I disagree with all that. If two people see a third thing and one sees it as beautiful and the other doesn't, keep in mind that they look with different eyes, are possibly in a different stage of life, and could be at different energy levels (to talk in modern terms). The beauty is there but only one is seeing it (if he is truly having beautiful experience)
If perfection is the description of a mere functional goal then that doesnt say much as the definition in this case appears more restrictive then the definition of perfection I had in mind.
On the other hand without a clear definition the word itself remains open to interpretation, therefore the more descriptive in terms of output the more objective we get when classing such machines or organisms in terms of perfection.
Quoting Gregory
But then what would make what is being witnessed beautiful is it the thing in itself - or is it the witness that ascribes such a value ?
You're trying to separate the beauty from the person in order to make it part of you. If you are going to doubt the beautiful, why not insist the whole person is a subjective illusion? When seen something beautiful is seen to exist *as* beautiful. Beauty is imbedded in the form of an objective object or subject
Beauty is such a tricky concept to adequately measure objectively because everyones standards are different. The question is whether the object itself is beautiful or just my opinion of it. This can vary from person to person when it comes to beauty I believe.
How about we start with an actual example of perfection in the world and then go from there?
It strikes me that 'perfection' is a word which we use in various ways - from a mere superlative to an almost transcendental category. Which usage is correct?
My two cents worth:
Theres an expression Ive always found humorous: something being better than perfect.

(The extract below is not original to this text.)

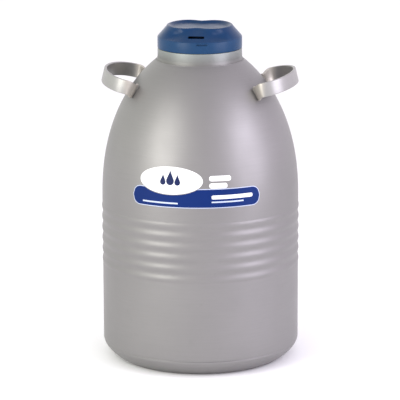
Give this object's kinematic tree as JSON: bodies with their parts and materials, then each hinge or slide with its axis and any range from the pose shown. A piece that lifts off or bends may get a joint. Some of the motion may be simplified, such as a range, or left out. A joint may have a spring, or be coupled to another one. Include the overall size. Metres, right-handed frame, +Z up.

A superficial look might deem the expression self-contradictory and absurd, but it can make plenty of sense:
Suppose I need an item which you then build, and I then declare it to be better than perfect. What Im here expressing is that the built item not only completely adheres to, else fits, its intended, or else wanted, purposes but that it surpasses these very same.
In keeping with what expressed, this to me illustrates that perfection is always fully relative to the either concrete or else sometimes rather abstract purposes involved. And purposes always involve aims, goals, teloi.
A perfect goal in soccer fully satisfies the purposes of the game, the purposes for which one is watching the game, and so forth. As is also the general case for a perfect chair.
Can there be any type of perfection that is fully divorced from any and all notions of purpose? I so far cannot find any example of this.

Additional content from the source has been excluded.